Álvaro García Linera, ex Vicepresidente de Evo Morales en Bolivia, afirma que los ciclos políticos son cada vez más cortos. La hegemonía de la convertibilidad duró diez años, entre Carlos Menem y Fernando De la Rúa; la de los gobiernos kirchneristas un poco más: doce. Mauricio Macri, en cambio, perdió su reelección en primera vuelta y Alberto Fernández ni siquiera se presentó a esa instancia. Para García Linera, los gobiernos progresistas de la región “están obligados a asumir retos más audaces (...) El tiempo que estamos viviendo es un momento liminar. Por una parte, se han manifestado un conjunto de límites, de contradicciones, de desgarramientos del orden mundial planetario vigente. Pero a la vez no se han abierto, con ímpetu radiante, opciones, alternativas, a esto que viene ya agotándose”. Frente a la crisis política actual, reflexiona: “Nosotros propusimos el concepto de oleadas (...) Van y vienen, vuelven a ir y a venir.
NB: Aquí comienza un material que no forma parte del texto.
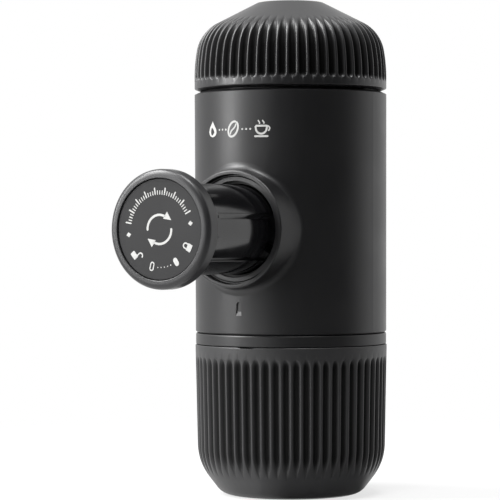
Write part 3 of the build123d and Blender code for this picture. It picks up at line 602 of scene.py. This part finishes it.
def fluted(outline, depth, turn, bluntness, ease):
    """A turned skin with flutes. Across a flute, t runs from -1 to 1 and the depth is (1 - |t| ^ bluntness)
    ^ ease of the deepest. The mouth is as wide as the root of the depth. Points move in along the
    outline's normal. Gives the skin and how deep each of its points lies, as a share of the deepest."""
    inward = left_of(outline)
    share = np.maximum(np.sqrt(depth / depth.max()), 0.22)
    pitch = 2 * np.pi / flute_count
    across = share[:, None] * flute_mouth * pitch / 2 * flute_stops[None, :]
    across = np.concatenate([across, np.full((len(outline), 1), pitch / 2)], axis=1)
    section = (1 - np.abs(np.append(flute_stops, 1.0)) ** bluntness) ** ease
    cut = depth[:, None] * section[None, :]
    centre = turn + pitch * np.arange(flute_count)
    angle = (centre[None, :, None] + across[:, None, :]).reshape(len(outline), -1)
    cut = np.tile(cut, (1, flute_count))
    radius = outline[:, :1] + inward[:, :1] * cut
    height = outline[:, 1:] + inward[:, 1:] * cut
    return upright(radius, height, angle), cut / depth.max()


# %% [markdown]
# ## Water tank
#
# A thick dome with a flat cap, which holds the water. Its outline is a chamfered foot, a short wall,
# two arcs that lean in over the shoulder, a straight cone and a small round edge. The flutes start in
# round scoops just above the foot and run out on the cone. A Solidify modifier could give it a wall,
# but it would copy the flutes to the inside, so the hollow has its own plain outline.

# %% Tank outline
tank_z = 127.9
chamfer_z = 128.6
tank_flute_z = 130.7
tank_scoop = 1.6
tank_top = 156.0
foot_r = 28.7
tank_r = 30.5
cap_r = 10.5
neck_r = 27.4
bore_r = 25.6
shoulder_start = (29.75, 140.8)
cone_start = (23.8, 149.2)
tank_turn = np.radians(3.4)

tank_side = tangent_arc((tank_r, tank_flute_z + tank_scoop), (0, 1), shoulder_start, 10)
side_lean = tank_side[-1] - tank_side[-2]
tank_shoulder = tangent_arc(tank_side[-1], side_lean, cone_start, 18)
cone_share = np.array([0.04, 0.09, 0.14, 0.19, 0.24, 0.3, 0.4, 0.6, 0.8, 0.93])
tank_cone = between(tank_shoulder[-1], (cap_r, tank_top), cone_share)
tank_cap = rounded([(*tank_cone[-2], 0), (cap_r, tank_top, 0.9), (0, tank_top, 0)])[1:]
scoop_rows = np.array([0, 0.03, 0.1, 0.2, 0.32, 0.46, 0.62, 0.8, 1.0])
tank_wall = np.stack([np.full(len(scoop_rows), tank_r), tank_flute_z + tank_scoop * scoop_rows], axis=-1)
tank_foot = rounded(
    [(neck_r, tank_z, 0), (foot_r, tank_z, 0.25), (tank_r, chamfer_z, 0.35), (tank_r, tank_flute_z, 0)]
)[:-1]
tank_outline = np.concatenate([tank_foot, tank_wall, tank_side[1:], tank_shoulder[1:], tank_cone, tank_cap])

# %% Tank skin
fade_heights = [143.0, 150.6]
hollow_top = 153.6
rise = np.clip((tank_outline[:, 1] - tank_flute_z) / tank_scoop, 0, 1)
scooped = rise * (2 - rise)
tank_walk = walked(tank_outline)
fade_start, fade_end = np.interp(fade_heights, tank_outline[:, 1], tank_walk)
fade = np.clip((tank_walk - fade_start) / (fade_end - fade_start), 0, 1)
tank_depth = flute_depth * scooped * (0.5 + 0.5 * np.cos(np.pi * fade))
tank_skin, tank_groove = fluted(tank_outline, tank_depth, tank_turn, bluntness=3.0, ease=1.25)

hollow_foot = [(neck_r, tank_z), (bore_r, tank_z)]
hollow_crown = tangent_arc((bore_r, 138.4), (0, 1), (22.6, 147.2), 8)
tank_hollow = np.concatenate([hollow_foot, hollow_crown, [(cap_r, hollow_top), (0, hollow_top)]])
hollow_angle = np.unwrap(np.arctan2(tank_skin[0, :, 1], tank_skin[0, :, 0]))
tank_inside = upright(tank_hollow[:, :1], tank_hollow[:, 1:], hollow_angle[None, :])
tank_grids = [tank_skin, tank_inside]
tank_shell = make_piece("tank_shell", "tank", tank_finish, tank_grids, groove=tank_groove)
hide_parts("water_tank")

# %% [markdown]
# ## Threads
#
# The tank's neck and the portafilter's neck screw into the body. A thread is a ridge on a helix: its
# height depends only on where a point lies between two turns, and it fades out over the first and
# last part of a turn, as a moulded thread does. A Screw modifier could wind it, but its ends would
# stay open and blunt.


# %% Threaded wall
thread_pitch = 3.2
thread_height = 0.62


def threaded(radius, low, high, turns, columns=180, rows=96):
    """A wall round the upright axis with a helical ridge. The phase of a point is its height over the
    pitch less its angle over a full turn, and the ridge is a flat-topped swell of that phase."""
    angle = np.linspace(0, 2 * np.pi, columns, endpoint=False)[None, :]
    z = np.linspace(low, high, rows)[:, None]
    phase = (z - low) / thread_pitch - angle / (2 * np.pi)
    run_in = np.clip(4 * (phase - 0.6), 0, 1) * np.clip(4 * (turns + 0.1 - phase), 0, 1)
    swell = np.clip(1.6 * (0.5 - np.abs((phase % 1) - 0.5)) * 2 - 0.75, 0, 1) * run_in
    swell[[0, -1]] = 0
    return upright(radius + thread_height * swell, z, angle)


# %% Tank neck
neck_z = 106.8
ring_z = 109.8
ring_top = 111.2
ring_r = 26.7
thread_z = 113.0
neck_foot = rounded(
    [(neck_r, thread_z, 0), (neck_r, ring_top, 0), (ring_r, ring_top, 0), (ring_r, ring_z, 0)]
    + [(neck_r, ring_z, 0), (neck_r, neck_z, 0.4), (bore_r, neck_z, 0.4), (bore_r, tank_z, 0)]
)
neck_cap = np.array([[neck_r, tank_z], [bore_r, tank_z]])
neck_grids = [threaded(neck_r, thread_z, tank_z, 3.6)]
neck_grids += [turned(outline, upright, 180) for outline in (neck_foot, neck_cap)]
tank_neck = make_piece("tank_neck", "tank", tank_finish, neck_grids, sharp=40)
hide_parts("water_tank")

# %% [markdown]
# ## Drinking cup
#
# The cup is the object's foot. It shares the flutes, but they are softer: they fade in over several
# millimetres below the rim and run out where the wall turns in towards the base. A shallow notch in
# the rim, at the front, helps a thumb pull the cup off. A boolean could cut it, but lowering the rim's
# points keeps the mesh in its rows.

# %% Cup outline
cup_height = 47.6
cup_flute_z = 44.0
cup_scoop = 3.2
cup_turn = np.radians(-0.8)
cup_r = 30.45
mouth_r = 27.6
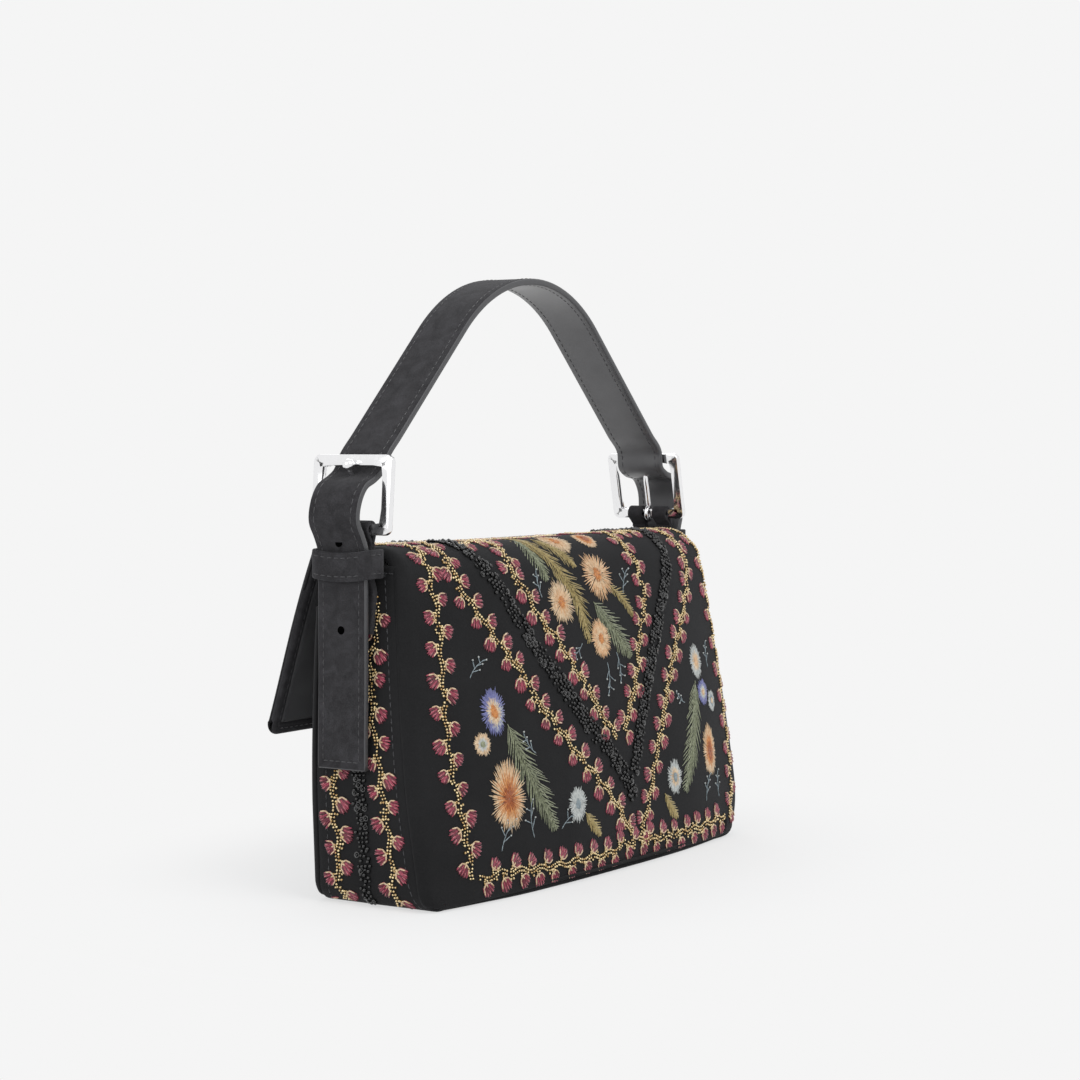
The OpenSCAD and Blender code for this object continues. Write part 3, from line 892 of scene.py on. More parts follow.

La primera oleada tuvo el mayor momento de irradiación entre 2005 y 2006, hasta el año 2014: el continente avanzó mucho, sacamos a 70 millones de latinoamericanos de la pobreza. Y luego hubo una contraoleada, un regreso de las fuerzas conservadoras (...) Pero ese regreso de las fuerzas conservadoras, más endurecidas, más reaccionarias –el caso de Bolivia es el ejemplo paradigmático de este endurecimiento ‘fascistoide’ del neoliberalismo– duró poco”.
La oleada de Milei no parece contradecir la teoría de los ciclos cortos de García Linera ni tampoco la del endurecimiento “fascistoide” del neoliberalismo. La violencia política explícita, las contradicciones manifiestas entre integrantes del gobierno y un nuevo plan ortodoxo de ajuste sobre el ingreso de las mayorías para combatir la inflación con recesión –que acaba de ser aplaudido por Fondo Monetario Internacional– no apuntan al largo plazo. No hace falta ser vidente para imaginar que sólo empeorará la crisis recibida: alcanza con recordar qué pasó en nuestro país cada vez que tuvimos la desgracia de padecer programas de este tenor.
En ese sentido, la incertidumbre política no está dada por la oleada de Milei, cuyas cartas son claras, sino por el rol que cumplirán las fuerzas progresistas, que en nuestro país forman parte del peronismo. ¿Asumirán “retos más audaces” para ofrecer alternativas diferentes o intentarán, otra vez, no confrontar con los factores de poder y pedir con candor lo que sólo se obtiene con el ejercicio pleno e impaciente del poder? De la resolución exitosa de ese dilema dependerá el bienestar de las mayorías en los próximos años.